FAMB11 has never been an income vehicle, and today's drop does not change its fundamental nature — it only makes the situation more visible. The decision about whether to participate in the offering comes down to a single question: do you believe strongly enough in the residential conversion to deploy additional capital into an asset that may generate zero income for years? If yes, exercising the preemptive subscription right at R$715.59 defends against dilution and enters the thesis at roughly current market prices. If not, absorbing the ~9.7% dilution is the passive cost of staying put — and it may be the right moment to reassess whether this position fits the portfolio.
Verdict: binary, speculative position — rated 3.0/10
Today's 11.14% drop is technical, not fundamental: the market is anchoring the unit price to the 20% discounted offering and handing back the IPTU euphoria from July 9. Nothing broke operationally between one session and the next. The underlying reality is the same fund as always — single asset, 95% vacant, zero income, burning cash — now raising capital on poor terms to push the only thesis that gives it a rationale: the Almirante Barroso residential conversion.

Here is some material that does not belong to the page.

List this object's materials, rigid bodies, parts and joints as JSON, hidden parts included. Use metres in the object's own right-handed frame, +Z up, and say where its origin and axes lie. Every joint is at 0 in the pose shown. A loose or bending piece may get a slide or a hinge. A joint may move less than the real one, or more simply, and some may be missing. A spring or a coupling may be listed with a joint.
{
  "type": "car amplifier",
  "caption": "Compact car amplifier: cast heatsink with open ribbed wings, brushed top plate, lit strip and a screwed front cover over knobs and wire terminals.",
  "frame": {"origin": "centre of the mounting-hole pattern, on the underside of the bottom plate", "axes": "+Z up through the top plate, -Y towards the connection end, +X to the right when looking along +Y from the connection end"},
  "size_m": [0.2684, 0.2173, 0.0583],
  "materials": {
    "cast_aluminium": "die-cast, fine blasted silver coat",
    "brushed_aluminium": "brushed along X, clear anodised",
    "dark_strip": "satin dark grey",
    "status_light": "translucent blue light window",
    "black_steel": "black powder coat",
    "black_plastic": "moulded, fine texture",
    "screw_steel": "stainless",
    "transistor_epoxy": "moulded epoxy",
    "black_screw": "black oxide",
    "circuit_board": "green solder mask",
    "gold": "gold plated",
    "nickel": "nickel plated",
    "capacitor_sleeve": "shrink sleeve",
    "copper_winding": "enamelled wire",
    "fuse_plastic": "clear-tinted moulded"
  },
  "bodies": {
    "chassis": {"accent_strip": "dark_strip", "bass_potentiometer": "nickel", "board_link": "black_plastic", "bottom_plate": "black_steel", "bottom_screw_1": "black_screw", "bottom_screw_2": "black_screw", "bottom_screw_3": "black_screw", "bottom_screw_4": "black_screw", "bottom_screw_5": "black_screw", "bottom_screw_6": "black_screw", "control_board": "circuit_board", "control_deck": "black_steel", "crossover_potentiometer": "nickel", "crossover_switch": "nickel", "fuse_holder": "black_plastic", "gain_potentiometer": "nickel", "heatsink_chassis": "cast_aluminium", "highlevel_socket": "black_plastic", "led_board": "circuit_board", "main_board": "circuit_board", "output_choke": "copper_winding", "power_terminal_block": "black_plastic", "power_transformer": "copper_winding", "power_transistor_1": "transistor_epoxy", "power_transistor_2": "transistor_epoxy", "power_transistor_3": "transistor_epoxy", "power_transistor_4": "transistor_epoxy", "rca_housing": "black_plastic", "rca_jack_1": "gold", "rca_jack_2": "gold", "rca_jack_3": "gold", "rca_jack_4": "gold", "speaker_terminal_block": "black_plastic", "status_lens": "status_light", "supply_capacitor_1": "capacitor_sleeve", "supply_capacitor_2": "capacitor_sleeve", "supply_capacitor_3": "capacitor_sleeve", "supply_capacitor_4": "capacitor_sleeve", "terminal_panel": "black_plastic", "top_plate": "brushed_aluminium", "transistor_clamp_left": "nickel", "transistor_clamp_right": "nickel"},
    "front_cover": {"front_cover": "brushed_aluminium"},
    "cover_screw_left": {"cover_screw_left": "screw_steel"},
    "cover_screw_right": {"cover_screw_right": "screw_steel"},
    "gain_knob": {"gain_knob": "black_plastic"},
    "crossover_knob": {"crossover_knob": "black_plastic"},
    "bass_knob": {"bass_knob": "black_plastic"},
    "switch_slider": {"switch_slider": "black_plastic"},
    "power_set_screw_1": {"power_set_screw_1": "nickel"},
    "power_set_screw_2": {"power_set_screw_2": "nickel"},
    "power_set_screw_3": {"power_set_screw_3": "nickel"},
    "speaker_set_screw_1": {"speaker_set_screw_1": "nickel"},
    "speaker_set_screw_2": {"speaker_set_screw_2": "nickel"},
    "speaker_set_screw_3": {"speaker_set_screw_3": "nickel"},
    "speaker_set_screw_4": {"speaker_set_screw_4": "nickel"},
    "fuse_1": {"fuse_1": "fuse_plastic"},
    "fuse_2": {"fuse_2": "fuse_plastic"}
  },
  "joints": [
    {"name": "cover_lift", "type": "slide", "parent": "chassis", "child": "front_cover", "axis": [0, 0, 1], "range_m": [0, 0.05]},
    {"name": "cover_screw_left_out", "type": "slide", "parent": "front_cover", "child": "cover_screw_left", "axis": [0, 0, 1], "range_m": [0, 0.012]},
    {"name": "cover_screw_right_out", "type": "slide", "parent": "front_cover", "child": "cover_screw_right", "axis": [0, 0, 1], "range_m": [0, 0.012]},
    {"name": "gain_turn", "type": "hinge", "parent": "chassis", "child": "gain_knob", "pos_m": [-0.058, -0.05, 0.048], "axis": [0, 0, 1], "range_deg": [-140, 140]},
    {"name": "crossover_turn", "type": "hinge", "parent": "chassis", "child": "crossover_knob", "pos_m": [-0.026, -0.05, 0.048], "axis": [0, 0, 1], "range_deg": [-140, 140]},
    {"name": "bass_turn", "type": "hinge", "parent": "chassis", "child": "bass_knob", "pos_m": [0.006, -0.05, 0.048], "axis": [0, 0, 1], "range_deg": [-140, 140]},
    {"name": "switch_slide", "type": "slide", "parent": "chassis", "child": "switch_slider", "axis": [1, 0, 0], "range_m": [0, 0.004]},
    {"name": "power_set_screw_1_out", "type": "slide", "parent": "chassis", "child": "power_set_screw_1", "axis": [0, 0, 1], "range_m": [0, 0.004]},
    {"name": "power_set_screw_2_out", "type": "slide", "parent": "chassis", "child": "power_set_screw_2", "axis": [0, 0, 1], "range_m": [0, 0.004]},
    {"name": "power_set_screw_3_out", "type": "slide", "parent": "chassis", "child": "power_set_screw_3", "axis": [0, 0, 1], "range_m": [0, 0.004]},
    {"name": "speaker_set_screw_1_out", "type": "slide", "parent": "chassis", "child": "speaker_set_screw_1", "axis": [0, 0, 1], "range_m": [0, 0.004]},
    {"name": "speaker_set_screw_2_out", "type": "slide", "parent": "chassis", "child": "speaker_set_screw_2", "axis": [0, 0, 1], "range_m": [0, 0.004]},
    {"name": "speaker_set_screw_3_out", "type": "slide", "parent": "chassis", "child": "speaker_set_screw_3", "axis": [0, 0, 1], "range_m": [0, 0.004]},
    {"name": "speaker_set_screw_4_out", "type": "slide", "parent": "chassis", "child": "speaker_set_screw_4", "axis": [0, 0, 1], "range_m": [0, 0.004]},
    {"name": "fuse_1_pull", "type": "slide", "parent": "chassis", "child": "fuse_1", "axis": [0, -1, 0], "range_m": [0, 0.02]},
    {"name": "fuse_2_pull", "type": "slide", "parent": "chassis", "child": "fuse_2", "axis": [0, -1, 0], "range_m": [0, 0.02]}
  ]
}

Suitable for: turnaround and special-situations investors who accept multi-year zero income, understand the binary bet, and keep position sizes small and tactical. For that profile, participating in the offering at R$715.59 is coherent.
Not suitable for: income investors, conservative profiles, those who screen on dividend yield and P/NAV, and beginners. There is no dividend here, the sole asset is a building under conversion, and the discount to NAV reflects genuine risk, not a bargain.
Summary in one sentence: FAMB11 fell 11.14% today because the 5th share issuance at R$715.59 (20% below market) anchored the price downward and diluted unitholders by ~9.7%, canceling out the IPTU-driven rally of July 9 — a logically coherent IPTU→surge→issuance→drop cycle in a binary, zero-income single-asset vehicle.